The U.S. ambassador to the United Nations said Sunday that the Obama administration has a legal basis to conduct airstrikes in Syria without U.N. approval, raising questions about the White House’s ability to form an international front against the Islamic State.
“Consistent with the U.N. charter, we — it will depend on the facts and circumstances of any particular strike in Syria, but we have a legal basis we need,” Samantha Power said on ABC’s “This Week.”
No country has agreed publicly to join the United States in launching airstrikes in Syria against Islamic State targets, and the Syrian government itself has refused to authorize outside strikes on its territory even against Islamist rebel groups that it is fighting itself.
But Ms. Power predicted Sunday to host George Stephanopoulos that U.S. forces would not act alone in an air campaign.
“I will make you a prediction, George, which is that we will not do the airstrikes alone, if the president decides to do the airstrikes,” Ms. Power said.
She pointed out that the U.N. Security Council adopted a resolution Friday condemning terrorist organizations such as the Islamic State and calling for member states to aid the Iraqi government’s efforts to combat the militants.
“So they have made an appeal to the international community for collective defense. And we think we have a legal basis we need if the president decides” to proceed with airstrikes in Syria, Ms. Power said.
President Obama is scheduled to appear before the U.N. General Assembly this week to push his case for strong international response to the Islamic State, which has drawn worldwide censure for its savage tactics that include the videotaped beheadings of two American journalists and a British aid worker.
Ms. Power stressed that the administration does have international support to counter the Islamic State. At Friday’s meeting of the U.N. Security Council, “more than 40 countries spoke in support of our efforts,” she said.
The Obama administration has not named the 40 countries involved in the coalition or offered specifics about their roles, although Mr. Obama praised France for conducting airstrikes last week on a terrorist-held logistics depot in Iraq.
French President Francoise Hollande said afterward that he would not attack targets in Syria, according to The Associated Press.

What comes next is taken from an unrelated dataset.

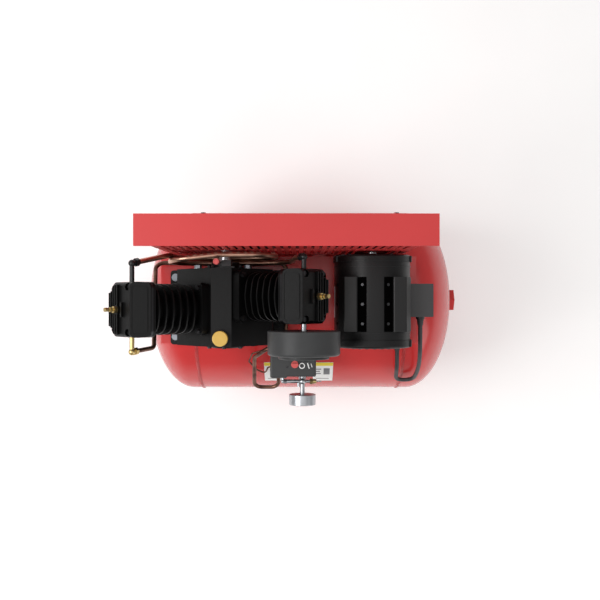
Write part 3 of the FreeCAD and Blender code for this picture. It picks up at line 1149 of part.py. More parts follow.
def make_labels():
    """Two thin blank plates that follow the barrel below the platform's front edge."""
    foot, normal, _ = check_valve_frame()
    plates = []
    sector = []
    for angle in (28.0, 48.5):
        turn = math.radians(angle)
        sector.append((-math.cos(turn) * 400.0, TANK_Z + math.sin(turn) * 400.0))
    for x_low in (-117.0, 43.0):
        skin = ring((x_low, 0, TANK_Z), X_AXIS, TANK_RADIUS + 0.6, TANK_RADIUS, 65.0)
        outline = [(x_low, 0, TANK_Z)] + [(x_low, y, z) for y, z in sector]
        plate = skin.common(polygon_prism(outline, (65.0, 0, 0)))
        plates.append(plate.cut(cylinder(foot - normal * 4.0, normal, 26.0, 24.0)))
    return {"tank_labels": Part.Compound(plates)}


def print_tube(name, solid, length, radii, diameter, wall):
    inner = 0.0 if wall is None else diameter / 2 - wall
    section = math.pi * ((diameter / 2) ** 2 - inner ** 2)
    ratio = solid.Volume / (section * length)
    rounded = [round(radius, 1) for radius in radii]
    print(name, "length", round(length, 1), "volume ratio", round(ratio, 4), "radii", rounded)


def main():
    os.makedirs("parts", exist_ok=True)
    nodes = {}
    for make in (make_tank, make_tank_drain, make_pump_body, make_crank_train, make_top_end, make_intercooler,
                 make_discharge, make_intake, make_drive, make_guard, make_motor, make_cable, make_switch,
                 make_manifold, make_gauge, make_labels):
        nodes.update(make())
    for name, shape in nodes.items():
        if not shape.isValid():
            print("not valid:", name)
        shape.exportStep(f"parts/{name}.step")
    print(len(nodes), "nodes")


main()
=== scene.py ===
import math

import bmesh
import bpy
from mathutils import Matrix, Vector


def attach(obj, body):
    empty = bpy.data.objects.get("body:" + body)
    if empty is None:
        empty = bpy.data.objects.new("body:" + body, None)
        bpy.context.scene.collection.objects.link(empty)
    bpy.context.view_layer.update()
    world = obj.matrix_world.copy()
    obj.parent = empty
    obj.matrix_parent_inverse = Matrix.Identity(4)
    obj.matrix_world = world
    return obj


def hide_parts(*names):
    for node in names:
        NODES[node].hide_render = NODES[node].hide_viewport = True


# Two-stage air compressor. Metres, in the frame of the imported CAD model:
# X along the tank, +Y towards the belt guard, Z up from the floor.

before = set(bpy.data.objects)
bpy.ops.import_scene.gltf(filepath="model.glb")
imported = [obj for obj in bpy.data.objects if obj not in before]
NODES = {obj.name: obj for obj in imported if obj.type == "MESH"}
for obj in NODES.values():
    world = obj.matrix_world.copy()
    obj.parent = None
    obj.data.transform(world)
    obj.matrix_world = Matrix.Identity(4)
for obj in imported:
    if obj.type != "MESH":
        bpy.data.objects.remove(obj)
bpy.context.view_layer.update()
TANK_Z = 0.400
TANK_RADIUS = 0.305
WELD_X = 0.333
WELD_DEPTH = 0.0012
WELD_BOW = 380.0
WELD_RIPPLES = 430.0
COVER_HUMP = 0.050
COVER_EDGE = 0.0005
MOTOR_X = 0.215
MOTOR_Z = 0.850

# ---------------------------------------------------------------- camera, cord, floor and light

CAMERA_HEIGHT = 3.336
CAMERA_LENS = 50.0
CAMERA_SENSOR = 36.0

camera_data = bpy.data.cameras.new("camera")
camera_data.lens = CAMERA_LENS
camera_data.sensor_width = CAMERA_SENSOR
camera_data.clip_end = 60.0
camera = bpy.data.objects.new("camera", camera_data)
camera.location = (0.0, 0.0, CAMERA_HEIGHT)
bpy.context.collection.objects.link(camera)
bpy.context.scene.camera = camera
bpy.context.scene.view_settings.view_transform = "Standard"


def mesh_object(name, body, bm, smooth_angle=None):
    """Finish a bmesh as a piece that rides on the body.

    Edges that turn by more than smooth_angle, in degrees, stay sharp.
    """
    data = bpy.data.meshes.new(name)
    bmesh.ops.recalc_face_normals(bm, faces=bm.faces[:])
    if smooth_angle is not None:
        limit = math.radians(smooth_angle)
        for face in bm.faces:
            face.smooth = True
        for edge in bm.edges:
            edge.smooth = len(edge.link_faces) == 2 and edge.calc_face_angle(0.0) < limit
    bm.to_mesh(data)
    bm.free()
    piece = bpy.data.objects.new(name, data)
    bpy.context.collection.objects.link(piece)
    if body:
        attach(piece, body)
    return piece


CABLE_DIAMETER = 0.013
CABLE_POINTS = (
    (0.360, -0.076, 0.840),
    (0.360, -0.138, 0.840),
    (0.368, -0.184, 0.772),
    (0.373, -0.214, 0.708),
    (0.374, -0.241, 0.643),
    (0.372, -0.2562, 0.6015),
    (0.355, -0.263, 0.586),
    (0.331, -0.263, 0.586),
    (0.314, -0.2562, 0.6015),
    (0.311, -0.237, 0.643),
    (0.307, -0.207, 0.700),
    (0.307, -0.160, 0.700),
)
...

“[W]e’re going to leave it to other nations to announce for themselves what their specific commitments to the coalition are going to be,” Ms. Power said on the CBS program “Face the Nation.”
Critics have raised doubts about the administration’s ability to form an effective global coalition. Social media websites are rife with comments challenging the administration to name the 40 countries.
Rep. Mike Rogers, the Michigan Republican who heads the House Permanent Select Committee on Intelligence, suggested that factors may include Mr. Obama’s past unwillingness to become entangled in international conflicts and his presidential win based in significant part on his opposition to the Iraq War and vows to pull U.S. fighting forces out of Iraq and Afghanistan.
“The Arab League Partners came to us a couple years ago and said, ‘Mr. President, we need some help on fighting extremists in Eastern Syria.’ The president said no. The terrorists said yes. Now they hold land about the size of Indiana in Eastern Syria, in Iraq,” Mr. Rogers said on “Face the Nation.”
Mr. Rogers gave another example involving Ukrainian President Petro Poroshenko, who spoke Thursday to a joint meeting of Congress. The Obama administration agreed to provide $53 million in humanitarian and nonlethal military aid, but not weapons, to Ukraine in its standoff with Russia. Mr. Poroshenko dryly noted that “one cannot win [a] war with blankets.”
“Poroshenko came to the United States of America, gave an inspirational speech about standing up for liberty. Used our revolutionary motto, ‘Live free or die,’” Mr. Rogers said. “The president said no, the Russians said yes. And so we’ve got to change this.”
Ms. Power emphasized that there is strong local support in terms of “the commitment of the Iraqis, the Kurds, and the Syrian moderate opposition, which has been fighting ISIL for nearly a year, and has been appealing for outside help.”
“[L]ocal forces are always going to be your best bet fighting ISIL in a country that of course belongs to the Iraqis, the Kurds, and in this case of Syria, the Syrians,” Ms. Power said.
Secretary of State John F. Kerry said Friday that there is a role for “nearly every country in the world to play, including Iran,” in the fight against the Islamic State, but Ms. Power said the Obama administration is “not coordinating with Iran.”
“We are not sharing intelligence with Iran,” Ms. Power said. “Iran has said that ISIL is its enemy, but by the same token Iran has supported Hezbollah and the Assad regime [in Syria].”
Iranian President Hassan Rouhani denounced the Islamic State’s savage tactics, including the beheadings of journalists, but also called the U.S.-led coalition against the terrorist group “ridiculous” in an interview last week with NBC News.